- **Problem**
Return the whole listing exactly as it stands.

.....

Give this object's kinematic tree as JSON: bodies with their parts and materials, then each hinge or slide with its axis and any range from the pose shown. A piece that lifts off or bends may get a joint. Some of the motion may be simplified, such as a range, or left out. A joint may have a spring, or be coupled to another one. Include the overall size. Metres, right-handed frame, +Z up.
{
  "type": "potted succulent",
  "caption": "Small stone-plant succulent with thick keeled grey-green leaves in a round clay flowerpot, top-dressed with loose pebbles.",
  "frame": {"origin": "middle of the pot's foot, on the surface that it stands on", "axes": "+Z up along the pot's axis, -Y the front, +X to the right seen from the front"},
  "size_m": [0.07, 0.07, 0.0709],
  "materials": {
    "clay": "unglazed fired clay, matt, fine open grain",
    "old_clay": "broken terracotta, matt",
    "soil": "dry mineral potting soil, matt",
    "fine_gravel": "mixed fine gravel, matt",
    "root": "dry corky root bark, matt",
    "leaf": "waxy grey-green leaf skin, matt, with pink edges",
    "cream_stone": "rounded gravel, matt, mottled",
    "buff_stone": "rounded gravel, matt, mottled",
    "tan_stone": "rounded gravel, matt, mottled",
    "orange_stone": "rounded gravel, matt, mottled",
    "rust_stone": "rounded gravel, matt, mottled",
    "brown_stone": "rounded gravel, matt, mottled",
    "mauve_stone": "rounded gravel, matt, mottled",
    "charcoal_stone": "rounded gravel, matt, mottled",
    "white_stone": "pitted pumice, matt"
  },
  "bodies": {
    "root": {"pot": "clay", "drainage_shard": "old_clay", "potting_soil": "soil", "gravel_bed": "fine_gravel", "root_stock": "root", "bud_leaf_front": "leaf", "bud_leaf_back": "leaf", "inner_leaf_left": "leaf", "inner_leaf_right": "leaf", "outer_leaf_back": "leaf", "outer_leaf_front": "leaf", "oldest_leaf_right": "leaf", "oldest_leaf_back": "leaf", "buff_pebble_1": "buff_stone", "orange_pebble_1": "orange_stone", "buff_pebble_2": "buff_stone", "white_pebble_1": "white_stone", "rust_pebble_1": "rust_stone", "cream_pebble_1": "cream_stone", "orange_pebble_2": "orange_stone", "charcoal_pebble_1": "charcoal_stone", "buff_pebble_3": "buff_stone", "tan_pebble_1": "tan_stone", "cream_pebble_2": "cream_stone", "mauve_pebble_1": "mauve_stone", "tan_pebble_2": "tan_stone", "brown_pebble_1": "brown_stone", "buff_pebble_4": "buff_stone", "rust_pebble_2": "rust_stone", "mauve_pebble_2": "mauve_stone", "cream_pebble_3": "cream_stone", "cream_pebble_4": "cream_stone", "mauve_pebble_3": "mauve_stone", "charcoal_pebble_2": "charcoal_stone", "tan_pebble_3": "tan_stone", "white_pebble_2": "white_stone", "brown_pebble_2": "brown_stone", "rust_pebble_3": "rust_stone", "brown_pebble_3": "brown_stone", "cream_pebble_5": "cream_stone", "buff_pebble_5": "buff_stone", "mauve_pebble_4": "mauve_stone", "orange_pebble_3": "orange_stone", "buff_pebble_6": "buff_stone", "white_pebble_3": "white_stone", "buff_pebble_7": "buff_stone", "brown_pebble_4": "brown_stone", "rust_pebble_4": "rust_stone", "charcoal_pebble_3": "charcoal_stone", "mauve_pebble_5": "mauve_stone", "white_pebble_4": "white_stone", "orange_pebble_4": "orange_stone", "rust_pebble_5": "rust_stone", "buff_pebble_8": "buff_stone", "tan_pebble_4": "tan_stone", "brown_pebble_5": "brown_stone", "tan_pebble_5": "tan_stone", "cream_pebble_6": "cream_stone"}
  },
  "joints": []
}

.....

- **Exercise answer**
Give this object's kinematic tree as JSON: bodies with their parts and materials, then each hinge or slide with its axis and any range from the pose shown. A piece that lifts off or bends may get a joint. Some of the motion may be simplified, such as a range, or left out. A joint may have a spring, or be coupled to another one. Include the overall size. Metres, right-handed frame, +Z up.
{
  "type": "potted succulent",
  "caption": "Small stone-plant succulent with thick keeled grey-green leaves in a round clay flowerpot, top-dressed with loose pebbles.",
  "frame": {"origin": "middle of the pot's foot, on the surface that it stands on", "axes": "+Z up along the pot's axis, -Y the front, +X to the right seen from the front"},
  "size_m": [0.07, 0.07, 0.0709],
  "materials": {
    "clay": "unglazed fired clay, matt, fine open grain",
    "old_clay": "broken terracotta, matt",
    "soil": "dry mineral potting soil, matt",
    "fine_gravel": "mixed fine gravel, matt",
    "root": "dry corky root bark, matt",
    "leaf": "waxy grey-green leaf skin, matt, with pink edges",
    "cream_stone": "rounded gravel, matt, mottled",
    "buff_stone": "rounded gravel, matt, mottled",
    "tan_stone": "rounded gravel, matt, mottled",
    "orange_stone": "rounded gravel, matt, mottled",
    "rust_stone": "rounded gravel, matt, mottled",
    "brown_stone": "rounded gravel, matt, mottled",
    "mauve_stone": "rounded gravel, matt, mottled",
    "charcoal_stone": "rounded gravel, matt, mottled",
    "white_stone": "pitted pumice, matt"
  },
  "bodies": {
    "root": {"pot": "clay", "drainage_shard": "old_clay", "potting_soil": "soil", "gravel_bed": "fine_gravel", "root_stock": "root", "bud_leaf_front": "leaf", "bud_leaf_back": "leaf", "inner_leaf_left": "leaf", "inner_leaf_right": "leaf", "outer_leaf_back": "leaf", "outer_leaf_front": "leaf", "oldest_leaf_right": "leaf", "oldest_leaf_back": "leaf", "buff_pebble_1": "buff_stone", "orange_pebble_1": "orange_stone", "buff_pebble_2": "buff_stone", "white_pebble_1": "white_stone", "rust_pebble_1": "rust_stone", "cream_pebble_1": "cream_stone", "orange_pebble_2": "orange_stone", "charcoal_pebble_1": "charcoal_stone", "buff_pebble_3": "buff_stone", "tan_pebble_1": "tan_stone", "cream_pebble_2": "cream_stone", "mauve_pebble_1": "mauve_stone", "tan_pebble_2": "tan_stone", "brown_pebble_1": "brown_stone", "buff_pebble_4": "buff_stone", "rust_pebble_2": "rust_stone", "mauve_pebble_2": "mauve_stone", "cream_pebble_3": "cream_stone", "cream_pebble_4": "cream_stone", "mauve_pebble_3": "mauve_stone", "charcoal_pebble_2": "charcoal_stone", "tan_pebble_3": "tan_stone", "white_pebble_2": "white_stone", "brown_pebble_2": "brown_stone", "rust_pebble_3": "rust_stone", "brown_pebble_3": "brown_stone", "cream_pebble_5": "cream_stone", "buff_pebble_5": "buff_stone", "mauve_pebble_4": "mauve_stone", "orange_pebble_3": "orange_stone", "buff_pebble_6": "buff_stone", "white_pebble_3": "white_stone", "buff_pebble_7": "buff_stone", "brown_pebble_4": "brown_stone", "rust_pebble_4": "rust_stone", "charcoal_pebble_3": "charcoal_stone", "mauve_pebble_5": "mauve_stone", "white_pebble_4": "white_stone", "orange_pebble_4": "orange_stone", "rust_pebble_5": "rust_stone", "buff_pebble_8": "buff_stone", "tan_pebble_4": "tan_stone", "brown_pebble_5": "brown_stone", "tan_pebble_5": "tan_stone", "cream_pebble_6": "cream_stone"}
  },
  "joints": []
}